When the Forest Service originally purchased the Allegheny National Forest land in the decades following the enactment of the Weeks Act, Burcat said, it only bought the surface rights and did not insert any language into the deeds to give the agency any more control over the mineral rights than a typical surface owner would have.

“Unless there was something written into the deed of the mineral rights owner at the time the land was purchased by Forest Service, there was no particular regulatory requirement imposed on mineral rights owners other than whatever Pennsylvania law requires,” Burcat said.

In light of Minard Run IV, Burcat said, the federal government may be restricted in regulating the mineral rights with regard to other land it similarly purchased under the Weeks Act.

In a joint press release by the defendants issued after the Minard Run IV decision, Bill Belitskus, board president of the Allegheny Defense Project, was quoted as saying the Third Circuit’s ruling created “two separate national forest systems.”

“On the one hand are the 154 national forests where the Forest Service can impose reasonable regulations to protect the national forest from private parties,” Belitskus said in the press release. “On the other hand is the Allegheny National Forest, where the oil and gas industry is allowed to drill as many wells as it wants virtually free from Forest Service regulation or public scrutiny.”

But Burcat said the Minard Run III and Minard Run IV rulings do not stand for unregulated drilling in the Allegheny National Forest.

“I think what the Third Circuit has done really is to try to return things to the status quo as it existed,” Burcat said. “Drillers are still obligated to comply with Pennsylvania law and other federal law.”

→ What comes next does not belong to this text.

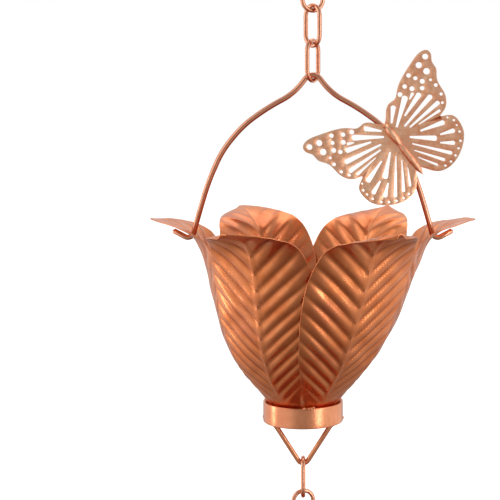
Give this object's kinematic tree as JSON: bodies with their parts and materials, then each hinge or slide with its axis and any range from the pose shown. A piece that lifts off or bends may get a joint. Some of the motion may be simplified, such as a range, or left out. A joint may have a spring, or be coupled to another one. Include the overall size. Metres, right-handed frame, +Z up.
{
  "type": "rain chain",
  "caption": "Hanging chain of petalled copper cups with cut-out butterflies, on a V-shaped gutter hook, that leads rain water down from a gutter.",
  "frame": {"origin": "midway between the gutter hook's two feet, on the plane that they rest on", "axes": "+Z up along the hanging chain, X along the hook's span from foot to foot, the front faces -Y"},
  "size_m": [0.1652, 0.1522, 2.5822],
  "materials": {
    "petal_copper": "satin pressed copper sheet",
    "collar_copper": "polished copper tube",
    "wire_copper": "bright drawn copper wire",
    "cut_copper": "satin cut copper sheet",
    "aged_copper": "darker brushed copper"
  },
  "bodies": {
    "hook": {"gutter_hook": "aged_copper"},
    "ring": {"hook_ring": "aged_copper"},
    "links_10": {"links_10": "wire_copper"},
    "bail_10": {"bail_10": "wire_copper", "butterfly_10": "cut_copper"},
    "cup_10": {"petals_10": "petal_copper", "collar_10": "collar_copper"},
    "links_09": {"links_09": "wire_copper"},
    "bail_09": {"bail_09": "wire_copper", "butterfly_09": "cut_copper"},
    "cup_09": {"petals_09": "petal_copper", "collar_09": "collar_copper"},
    "links_08": {"links_08": "wire_copper"},
    "bail_08": {"bail_08": "wire_copper", "butterfly_08": "cut_copper"},
    "cup_08": {"petals_08": "petal_copper", "collar_08": "collar_copper"},
    "links_07": {"links_07": "wire_copper"},
    "bail_07": {"bail_07": "wire_copper", "butterfly_07": "cut_copper"},
    "cup_07": {"petals_07": "petal_copper", "collar_07": "collar_copper"},
    "links_06": {"links_06": "wire_copper"},
    "bail_06": {"bail_06": "wire_copper", "butterfly_06": "cut_copper"},
    "cup_06": {"petals_06": "petal_copper", "collar_06": "collar_copper"},
    "links_05": {"links_05": "wire_copper"},
    "bail_05": {"bail_05": "wire_copper", "butterfly_05": "cut_copper"},
    "cup_05": {"petals_05": "petal_copper", "collar_05": "collar_copper"},
    "links_04": {"links_04": "wire_copper"},
    "bail_04": {"bail_04": "wire_copper", "butterfly_04": "cut_copper"},
    "cup_04": {"petals_04": "petal_copper", "collar_04": "collar_copper"},
    "links_03": {"links_03": "wire_copper"},
    "bail_03": {"bail_03": "wire_copper", "butterfly_03": "cut_copper"},
    "cup_03": {"petals_03": "petal_copper", "collar_03": "collar_copper"},
    "links_02": {"links_02": "wire_copper"},
    "bail_02": {"bail_02": "wire_copper", "butterfly_02": "cut_copper"},
    "cup_02": {"petals_02": "petal_copper", "collar_02": "collar_copper"},
    "links_01": {"links_01": "wire_copper"},
    "bail_01": {"bail_01": "wire_copper", "butterfly_01": "cut_copper"},
    "cup_01": {"petals_01": "petal_copper", "collar_01": "collar_copper"}
  },
  "joints": [
    {"name": "ring_swing", "type": "hinge", "parent": "hook", "child": "ring", "pos_m": [0, 0, -0.079], "axis": [1, 0, 0], "range_deg": [-20, 20]},
    {"name": "unit_10_links_swing", "type": "hinge", "parent": "ring", "child": "links_10", "pos_m": [0, 0, -0.09328], "axis": [1, 0, 0], "range_deg": [-25, 25]},
    {"name": "unit_10_bail_swing", "type": "hinge", "parent": "links_10", "child": "bail_10", "pos_m": [0, 0, -0.10978], "axis": [0, 1, 0], "range_deg": [-20, 20]},
    {"name": "unit_10_cup_tip", "type": "hinge", "parent": "bail_10", "child": "cup_10", "pos_m": [0, 0, -0.1851], "axis": [-1, 0, 0], "range_deg": [-20, 20]},
    {"name": "unit_09_links_swing", "type": "hinge", "parent": "cup_10", "child": "links_09", "pos_m": [0, 0, -0.30107], "axis": [-1, 0, 0], "range_deg": [-25, 25]},
    {"name": "unit_09_bail_swing", "type": "hinge", "parent": "links_09", "child": "bail_09", "pos_m": [0, 0, -0.36852], "axis": [0, -1, 0], "range_deg": [-20, 20]},
    {"name": "unit_09_cup_tip", "type": "hinge", "parent": "bail_09", "child": "cup_09", "pos_m": [0, 0, -0.44383], "axis": [1, 0, 0], "range_deg": [-20, 20]},
    {"name": "unit_08_links_swing", "type": "hinge", "parent": "cup_09", "child": "links_08", "pos_m": [0, 0, -0.5598], "axis": [1, 0, 0], "range_deg": [-25, 25]},
    {"name": "unit_08_bail_swing", "type": "hinge", "parent": "links_08", "child": "bail_08", "pos_m": [0, 0, -0.62725], "axis": [0, 1, 0], "range_deg": [-20, 20]},
    {"name": "unit_08_cup_tip", "type": "hinge", "parent": "bail_08", "child": "cup_08", "pos_m": [0, 0, -0.70257], "axis": [-1, 0, 0], "range_deg": [-20, 20]},
    {"name": "unit_07_links_swing", "type": "hinge", "parent": "cup_08", "child": "links_07", "pos_m": [0, 0, -0.81854], "axis": [-1, 0, 0], "range_deg": [-25, 25]},
    {"name": "unit_07_bail_swing", "type": "hinge", "parent": "links_07", "child": "bail_07", "pos_m": [0, 0, -0.88599], "axis": [0, -1, 0], "range_deg": [-20, 20]},
    {"name": "unit_07_cup_tip", "type": "hinge", "parent": "bail_07", "child": "cup_07", "pos_m": [0, 0, -0.96131], "axis": [1, 0, 0], "range_deg": [-20, 20]},
    {"name": "unit_06_links_swing", "type": "hinge", "parent": "cup_07", "child": "links_06", "pos_m": [0, 0, -1.07728], "axis": [1, 0, 0], "range_deg": [-25, 25]},
    {"name": "unit_06_bail_swing", "type": "hinge", "parent": "links_06", "child": "bail_06", "pos_m": [0, 0, -1.14473], "axis": [0, 1, 0], "range_deg": [-20, 20]},
    {"name": "unit_06_cup_tip", "type": "hinge", "parent": "bail_06", "child": "cup_06", "pos_m": [0, 0, -1.22005], "axis": [-1, 0, 0], "range_deg": [-20, 20]},
    {"name": "unit_05_links_swing", "type": "hinge", "parent": "cup_06", "child": "links_05", "pos_m": [0, 0, -1.33602], "axis": [-1, 0, 0], "range_deg": [-25, 25]},
    {"name": "unit_05_bail_swing", "type": "hinge", "parent": "links_05", "child": "bail_05", "pos_m": [0, 0, -1.38657], "axis": [-0.8988, 0.4384, 0], "range_deg": [-20, 20]},
    {"name": "unit_05_cup_tip", "type": "hinge", "parent": "bail_05", "child": "cup_05", "pos_m": [0, 0, -1.46189], "axis": [0.4384, 0.8988, 0], "range_deg": [-20, 20]},
    {"name": "unit_04_links_swing", "type": "hinge", "parent": "cup_05", "child": "links_04", "pos_m": [0, 0, -1.57786], "axis": [0.4384, 0.8988, 0], "range_deg": [-25, 25]},
    {"name": "unit_04_bail_swing", "type": "hinge", "parent": "links_04", "child": "bail_04", "pos_m": [0, 0, -1.64531], "axis": [0, 1, 0], "range_deg": [-20, 20]},
    {"name": "unit_04_cup_tip", "type": "hinge", "parent": "bail_04", "child": "cup_04", "pos_m": [0, 0, -1.72062], "axis": [-1, 0, 0], "range_deg": [-20, 20]},
    {"name": "unit_03_links_swing", "type": "hinge", "parent": "cup_04", "child": "links_03", "pos_m": [0, 0, -1.83659], "axis": [-1, 0, 0], "range_deg": [-25, 25]},
    {"name": "unit_03_bail_swing", "type": "hinge", "parent": "links_03", "child": "bail_03", "pos_m": [0, 0, -1.90404], "axis": [0, -1, 0], "range_deg": [-20, 20]},
    {"name": "unit_03_cup_tip", "type": "hinge", "parent": "bail_03", "child": "cup_03", "pos_m": [0, 0, -1.97936], "axis": [1, 0, 0], "range_deg": [-20, 20]},
    {"name": "unit_02_links_swing", "type": "hinge", "parent": "cup_03", "child": "links_02", "pos_m": [0, 0, -2.09533], "axis": [1, 0, 0], "range_deg": [-25, 25]},
    {"name": "unit_02_bail_swing", "type": "hinge", "parent": "links_02", "child": "bail_02", "pos_m": [0, 0, -2.16278], "axis": [0.5, 0.866, 0], "range_deg": [-20, 20]},
    {"name": "unit_02_cup_tip", "type": "hinge", "parent": "bail_02", "child": "cup_02", "pos_m": [0, 0, -2.2381], "axis": [-1, 0, 0], "range_deg": [-20, 20]},
    {"name": "unit_01_links_swing", "type": "hinge", "parent": "cup_02", "child": "links_01", "pos_m": [-0.005, 0, -2.35407], "axis": [-1, 0, 0], "range_deg": [-25, 25]},
    {"name": "unit_01_bail_swing", "type": "hinge", "parent": "links_01", "child": "bail_01", "pos_m": [-0.005, 0, -2.38772], "axis": [-0.9397, -0.342, 0], "range_deg": [-20, 20]},
    {"name": "unit_01_cup_tip", "type": "hinge", "parent": "bail_01", "child": "cup_01", "pos_m": [-0.005, 0, -2.46304], "axis": [0.6428, -0.766, 0], "range_deg": [-20, 20]}
  ]
}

Megan E. Smith, an oil and gas and environmental attorney at Buchanan Ingersoll & Rooney who also was not involved in the Minard Run litigation, had a similar take.

“It’s not giving the farm away,” Smith said. “It’s not that these operators don’t have obligations to the surface owner, it’s that they have certain rights to extract [oil and gas] and the government isn’t entitled to regulate in such a way to preclude reasonable development within a reasonable timeframe.”

Smith added that the Minard Run litigation resulted in some much-needed guidance regarding when NEPA comes into play — an important question when one considers the long delays in development that can result when an EIS becomes necessary.

“When NEPA is triggered, it’s a detailed and lengthy process and it’s potentially a mechanism under which projects have been killed,” Smith said.

The Minard Run decisions stand for the premise that “unless the government has real authority to greenlight or control an activity, it’s not going to trigger NEPA,” Smith said.

Not every attorney The Legal spoke to saw the Minard Run litigation as having much of an effect outside the Allegheny National Forest, however.

Steve Saunders, a Scranton oil and gas attorney who represents landowners and was not involved in the Minard Run litigation, said he believes the case dealt with a narrow set of facts.
“I don’t see it applying to the run-of-the-mill dispute between a surface owner and a mineral rights owner,” Saunders said.